Theatralik steht ganz oben bei den selbsternannten Erben des großen deutschen Klassikers. 1989 als Versuch gegründet, das gesprochene Wort und musikalisches Theater zu verheiraten, haben sich Goethes Erben mit Alben wie \"Das Sterben ist ästhetisch bunt\" oder \"Schach ist nicht das Leben\" als feste Größe in der einheimischen Schwarzkittel-Szene etabliert. Oswald Henkes wort- und bildreiche Schilderungen und deren mal finstere, mal melancholische Umsetzung durch Multi-Instrumentalistin Mindy Kumbalek streben nach Höherem. Kunst soll es doch bitte schön sein. Der Name verpflichtet schließlich.

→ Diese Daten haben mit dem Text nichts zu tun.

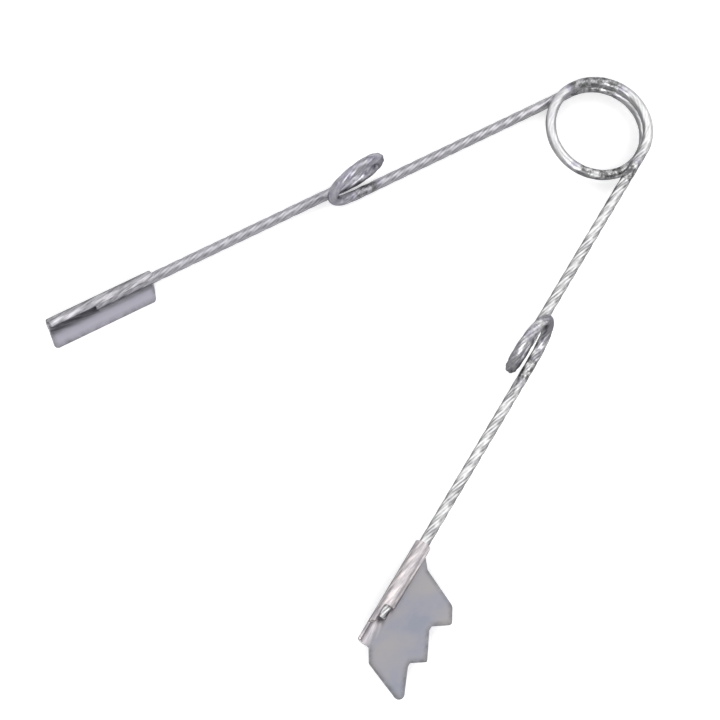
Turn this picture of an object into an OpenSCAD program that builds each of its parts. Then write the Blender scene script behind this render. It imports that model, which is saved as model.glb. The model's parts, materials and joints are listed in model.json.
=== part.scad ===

So steckt auch hinter \"Nichts bleibt wie es war\" ein handfestes Konzept. Die Kluft zwischen Erinnerungen an die Vergangenheit und düsteren Zukunftsvisionen will man überbrücken. Während sich die sanfte Seite der Erben \"Zeit nachzudenken\" nimmt, schwingt Henke dazu die große Formelkeule: \"Die wirre Jugend stiehlt so unbeholfen / Noch von Schuld befreite Küsse / Von fremden Lippen, die nicht begehren / Nur nach Abenteuer schmecken\". Sanft plätschernde Elektronik ringt währenddessen um künstliche Wärme, findet aber nur \"Paradoxe Stille\".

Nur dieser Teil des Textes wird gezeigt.